What is needed. Set down word for word each line from the start of the listing through the line that contains "DIMPLE_RADIUS = 2.2", both included.

# start of Given material

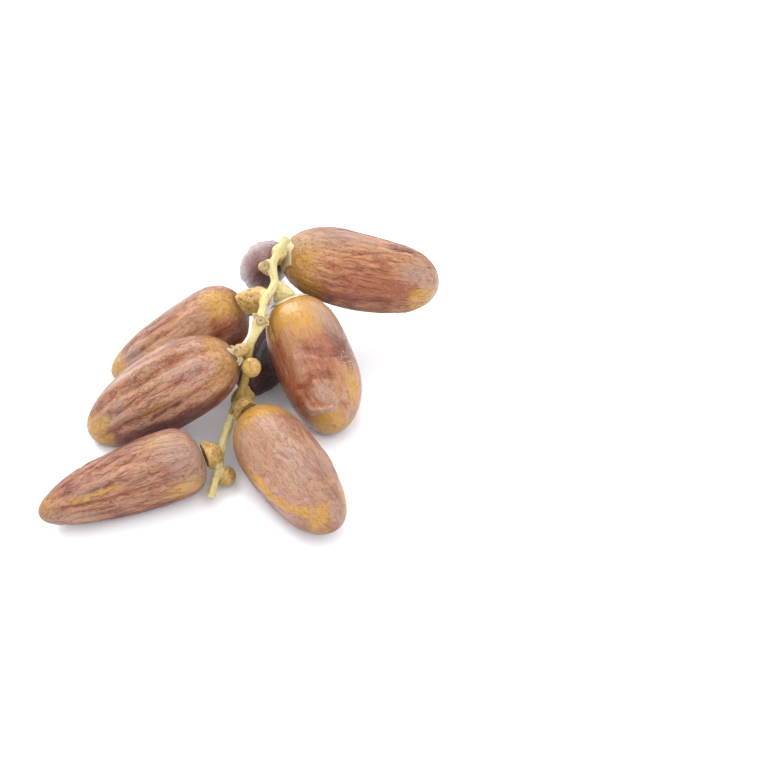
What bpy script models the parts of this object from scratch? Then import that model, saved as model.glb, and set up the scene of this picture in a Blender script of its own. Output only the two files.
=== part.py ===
"""Deglet noor dates on their cut strand, lying on a table.

One strand, the thin yellow fruiting stalk, carries eight dates. Each date sits in a calyx, the
woody cup that it grew from. The strand, its calyces and its dwarf fruitlets grew as one piece, so
they are one solid. Each date is a solid of its own.

+Z is up and the table is z = 0. The origin is the middle of the footprint. The strand's low cut
end points to -Y, and the sizes below are in millimetres.
"""

import math
import random
from dataclasses import dataclass

import bmesh
import bpy
import numpy as np
from mathutils import Vector

MM = 0.001

# Middle of the footprint in the coordinates below, in millimetres: it becomes the origin
ORIGIN = Vector((-0.6576, -0.5454, 0.0))

# The markings of a date are placed round it from the side that faces up and forward
FACE = Vector((0.0, -1.0, 1.0)).normalized()

# Mesh density of a date
DATE_SEGMENTS = 36
DATE_RINGS = 20

# A soft fruit flattens where it lies: what would reach under the table is pressed flat
TABLE = 0.0

# The calyx and its date meet face to face across this gap
CALYX_GAP = 0.4

# Dimple in a date's base, under its calyx
DIMPLE_DEPTH = 0.5
DIMPLE_RADIUS = 2.2

# Lengthwise wrinkles: each starts near its own share of the turn, drifts and waves as it runs, and
# fades out before the ends. Angles are in radians, and places and reaches are shares of the length
GROOVE_JITTER = 0.35
GROOVE_DRIFT = 0.35
GROOVE_WAVE = 0.07
GROOVE_WAVINESS = 9.0
GROOVE_MIDDLE = (0.3, 0.7)
GROOVE_REACH = (0.22, 0.42)
GROOVE_WIDTH = (0.12, 0.20)
GROOVE_LEAST_DEPTH = 0.4

# Slow unevenness of the flesh
LUMP_HEIGHT = 0.16
LUMP_WAVES = (1, 2, 3)

# Wrinkles and lumps shrink where the date narrows to less than this share of its radius
RELIEF_FADE = 1.4

# Strand
STRAND_RADIUS = 1.0
STRAND_STEP = 1.6
STRAND_BEVEL_RESOLUTION = 3
NODE_REACH = 1.5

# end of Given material

Result of the exercise.
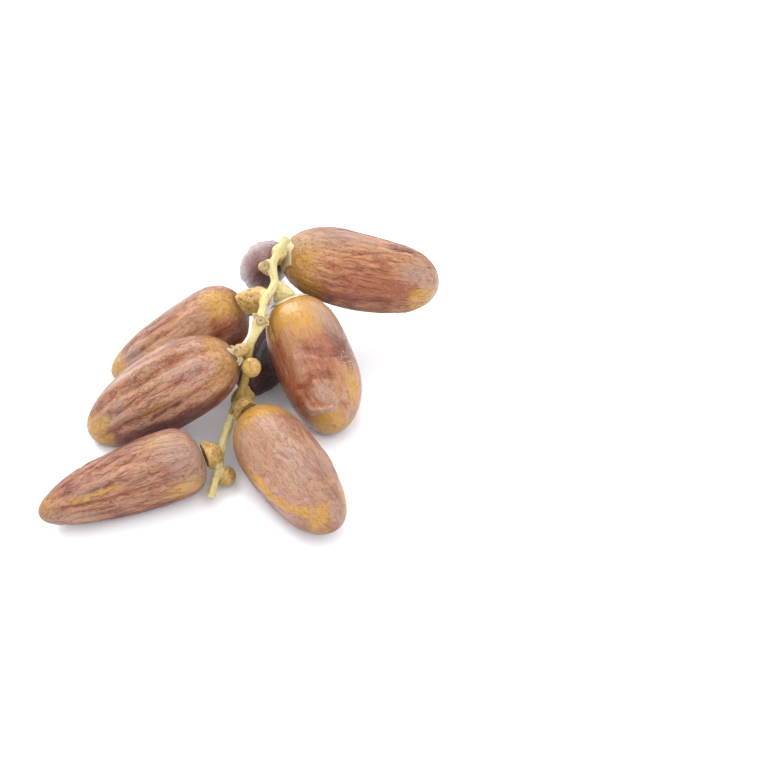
What bpy script models the parts of this object from scratch? Then import that model, saved as model.glb, and set up the scene of this picture in a Blender script of its own. Output only the two files.
=== part.py ===
"""Deglet noor dates on their cut strand, lying on a table.

One strand, the thin yellow fruiting stalk, carries eight dates. Each date sits in a calyx, the
woody cup that it grew from. The strand, its calyces and its dwarf fruitlets grew as one piece, so
they are one solid. Each date is a solid of its own.

+Z is up and the table is z = 0. The origin is the middle of the footprint. The strand's low cut
end points to -Y, and the sizes below are in millimetres.
"""

import math
import random
from dataclasses import dataclass

import bmesh
import bpy
import numpy as np
from mathutils import Vector

MM = 0.001

# Middle of the footprint in the coordinates below, in millimetres: it becomes the origin
ORIGIN = Vector((-0.6576, -0.5454, 0.0))

# The markings of a date are placed round it from the side that faces up and forward
FACE = Vector((0.0, -1.0, 1.0)).normalized()

# Mesh density of a date
DATE_SEGMENTS = 36
DATE_RINGS = 20

# A soft fruit flattens where it lies: what would reach under the table is pressed flat
TABLE = 0.0

# The calyx and its date meet face to face across this gap
CALYX_GAP = 0.4

# Dimple in a date's base, under its calyx
DIMPLE_DEPTH = 0.5
DIMPLE_RADIUS = 2.2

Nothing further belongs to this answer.